(Kitco News) - The judge presiding over the bankruptcy case for the defunct crypto-lending platform Celsius Network has ruled that the funds deposited by customers into the company’s ‘Earn’ program are the property of Celsius, per the terms of service.
Approximately 600,000 accounts that held assets valued at $4.2 billion – including $23 million worth of stablecoins – are affected by the ruling from U.S. Bankruptcy Judge Martin Glenn, who wrote in a court order that the company does not have enough funds to fully repay those deposits.
"The Court concludes, based on Celsius’s unambiguous Terms of Use, and subject to any reserved defenses, that when the cryptocurrency assets (including stablecoins, discussed in detail below) were deposited in Earn Accounts, the cryptocurrency assets became Celsius’s property; and the cryptocurrency assets remaining in the Earn Accounts on the Petition Date became property of the Debtors’ bankruptcy estates (the 'Estates')," Glenn wrote.
Due to the ruling, most Celsius customers will be considered unsecured creditors, which puts them at the bottom of the list when it comes to recouping funds through the bankruptcy process. Priority will be given to customers who held non-interest-bearing accounts and other secured creditors, according to a report from Reuters.
"The issue of ownership of the assets in the Earn Accounts is a contract law issue,” Glenn wrote. "The Court does not take lightly the consequences of this decision on ordinary individuals, many of whom deposited significant savings into the Celsius platform. Creditors will have every opportunity to have a full hearing on the merits of these arguments during the claims resolution process."
As part of his ruling, Judge Glenn also determined that Celsius was within its rights to sell $18 million worth of stablecoins to help fund the company’s administrative costs for the next several months.

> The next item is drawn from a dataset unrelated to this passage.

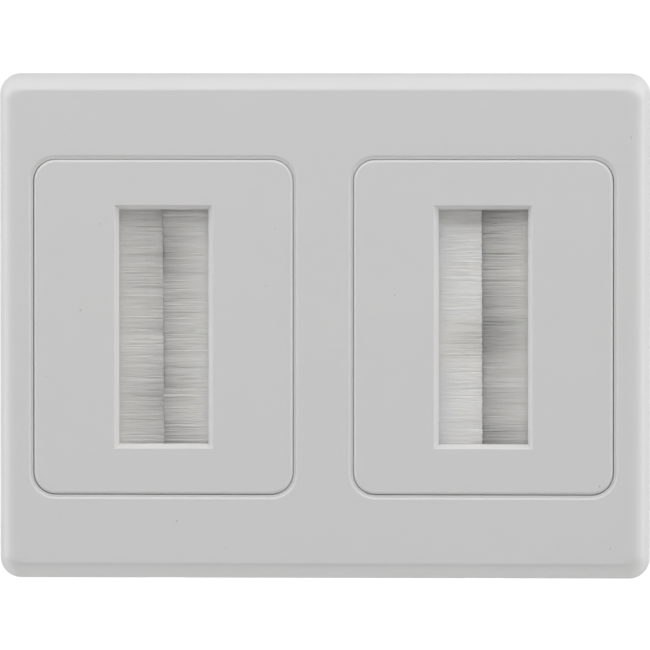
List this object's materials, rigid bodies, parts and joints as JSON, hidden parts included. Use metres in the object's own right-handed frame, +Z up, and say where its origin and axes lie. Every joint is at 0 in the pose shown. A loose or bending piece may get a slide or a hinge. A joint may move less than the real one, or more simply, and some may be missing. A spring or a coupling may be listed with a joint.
{
  "type": "brush wall plate",
  "caption": "Wide white wall plate with a clip-on cover around raised panels, each with a tall bevelled window closed by brush strips that let cables through.",
  "frame": {"origin": "the centre of the plate in the plane of the wall, midway between the fixing screws", "axes": "X runs across the plate to the viewer's right, Z runs up the wall, and Y runs into the wall, so the front of the plate faces -Y"},
  "size_m": [0.15, 0.0305, 0.1164],
  "materials": {
    "white_cover": "satin moulded",
    "white_panel": "satin moulded",
    "frame_plastic": "matt moulded",
    "channel_metal": "mill finish",
    "wire_steel": "drawn",
    "bristle": "nylon filament",
    "screw_steel": "zinc plated"
  },
  "bodies": {
    "root": {"surround": "white_cover", "grid_plate_left": "white_panel", "grid_plate_right": "white_panel", "brush_frame_left": "frame_plastic", "brush_frame_right": "frame_plastic", "left_window_left_channel": "channel_metal", "left_window_right_channel": "channel_metal", "right_window_left_channel": "channel_metal", "right_window_right_channel": "channel_metal", "left_window_left_core_wire": "wire_steel", "left_window_right_core_wire": "wire_steel", "right_window_left_core_wire": "wire_steel", "right_window_right_core_wire": "wire_steel", "left_window_left_bristles": "bristle", "left_window_right_bristles": "bristle", "right_window_left_bristles": "bristle", "right_window_right_bristles": "bristle", "wall_screws_left": "screw_steel", "wall_screws_right": "screw_steel"}
  },
  "joints": []
}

The ruling is likely to have ramifications for cryptocurrency investors using similar products across other platforms, a number of which have also entered bankruptcy in recent months.
In December, Glenn ruled that customers who had non-interest-bearing custody accounts, whose funds were not commingled with other Celsius assets, and whose accounts were too small for Celsius to use to repay other customers were entitled to their deposits back.
| Court extends chapter 11 deadline as Celsius works to stave off liquidation |
Charges filed against Celsius founder Alex Mashinsky
On Thursday, New York Attorney General Letitia James filed a lawsuit against Alex Mashinsky, the founder and former CEO of Celsius, for making numerous “false and misleading statements” which led to investors losing billions.
The lawsuit was announced by the New York Attorney General’s office and accuses Mashinksy of “defrauding hundreds of thousands of investors, including more than 26,000 New Yorkers, out of billions of dollars worth of cryptocurrency.”
According to James, Mashinsky misrepresented the platform’s financial condition which directly contributed to investor losses and also failed to register as a salesperson for Celsius and as a securities and commodities dealer.
“As the former CEO of Celsius, Alex Mashinsky promised to lead investors to financial freedom but led them down a path of financial ruin,” said James. “The law is clear that making false and unsubstantiated promises and misleading investors is illegal. Today, we are taking action on behalf of thousands of New Yorkers who were defrauded by Mr. Mashinsky to recoup their losses.”
Through the lawsuit, James is looking to “permanently bar Mashinsky from engaging in any business relating to the issuance, offer, or sale of securities or commodities in New York; stop him from serving as a director or officer of any company doing business in New York; and secure disgorgement of any proceeds derived from Mashinsky’s unlawful conduct, as well as damages and restitution for investors,” the press release said.